“Downhill” feels a lot like it should be a comedy. It looks like one, for starters. It stars Julia Louis-Dreyfus, the most lauded comedic actress on American television, and Will Ferrell, the “Saturday Night Live” goofball whose caricatures of men and masculinity have carved out an inimitable place in American humor.
“Downhill” reads like a comedy, too. An absurd event — an approaching, but ultimately harmless avalanche at a bougie Austrian ski resort — begets an absurd outcome: a husband who runs from his family in the face of danger and incites an existential crisis in his marriage.
But, “I see it as a drama principally,” Louis-Dreyfus said on the red carpet of the film’s New York premiere Wednesday night. “Then, there’s comedic relief. I envisioned the film as an opportunity to straddle both worlds, the way life does, frankly.”
An adaptation of the Swedish film “Force Majeure,” “Downhill” isn’t one big punchline for marriage, even if two titans of American comedy are on the poster. Rather, the film — and the central conflict between wife Billie (Louis-Dreyfus) and husband Pete (Ferrell), who must confront the basic crisis of mutual obligation in the circumstance of near-death — unfolds like a slow-burning Hitchcockian thriller.
“My character is trying to reconcile this crisis,” Louis-Dreyfus told Variety on the red carpet outside the SVA Theatre, “particularly because her husband is denying that this event even happened. The fact that she saw what she saw, that is more terrifying to her fundamentally than the actual avalanche itself. There’s this unraveling of their family dynamics as a result.”
Like any Hitchcock film, “Downhill” doesn’t place characters with whom we’re meant to sympathize in dignifying situations — though, like most American adaptations of European social satires, “Downhill” does lend Pete and Billie more compassion. Instead, it asks us to recognize insecurity, fear and relief in ourselves, reflected in Pete’s instinct to abandon his family and Billie’s questioning of the constitution of their marriage.
“It’s asking, how well do you know your partner?” said Ferrell, who shows off his flair for drama in “Downhill.” “How would you react in the face of an imminent threat? Would you make the right decision or the wrong decision? Would you abandon your family? How do people deal with shame?”
He continued: “It’s a movie about truth and honesty, and exploring someone who is probably the most complex character I’ve gotten to play — a real character — is an exciting challenge. I’m usually playing high-concept, over-the-top-comedy, but Pete is a real, grounded person who’s faced with trying to dig himself out of this hole.”
That “Downhill” wraps existential suspense in the arms of two master comedians was, in this way, “a real challenge of tone,” according to co-director Nat Faxon.
“But Will and Julia were able to delicately infuse the comedy with an intense sense of drama and peril,” Faxon explained. “Anybody that runs from their family and grabs their phone could easily be someone you dislike. What was so great about Will is that he brings a likability to the character in a way that you feel remorse.

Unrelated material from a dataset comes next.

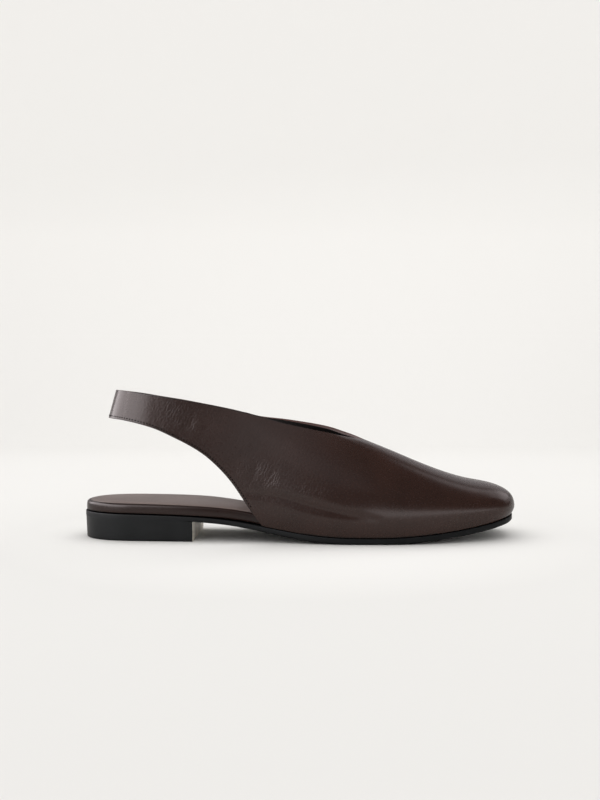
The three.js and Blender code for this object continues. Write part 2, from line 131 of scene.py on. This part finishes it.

You feel his internal questioning. Yet, Julia owns this arena. She’s able to go through the whole range of emotion, sometimes within the confines of an 11-page scene, from anger, to sorrow, to being completely unhinged.”
According to Louis-Dreyfus, who marks her first post-“Veep” role with “Downhill” and her first foray into film producing, “it was critically important that we balanced the characters’ experience of this traumatic event.”
Billie’s reaction to Pete’s cowardice, as well as Billie and Pete’s messy responses to the event that seriously explodes their lives, are crucial, says Louis-Dreyfus, when toeing the risky line between genre, especially for two comedians.
“I wanted to make sure that the mother, the wife in this piece, had her own flaws that she had to own at the same time,” she said. “It is critically important that there isn’t a good guy and a bad guy. That’s fundamentally the root of drama in comedy.”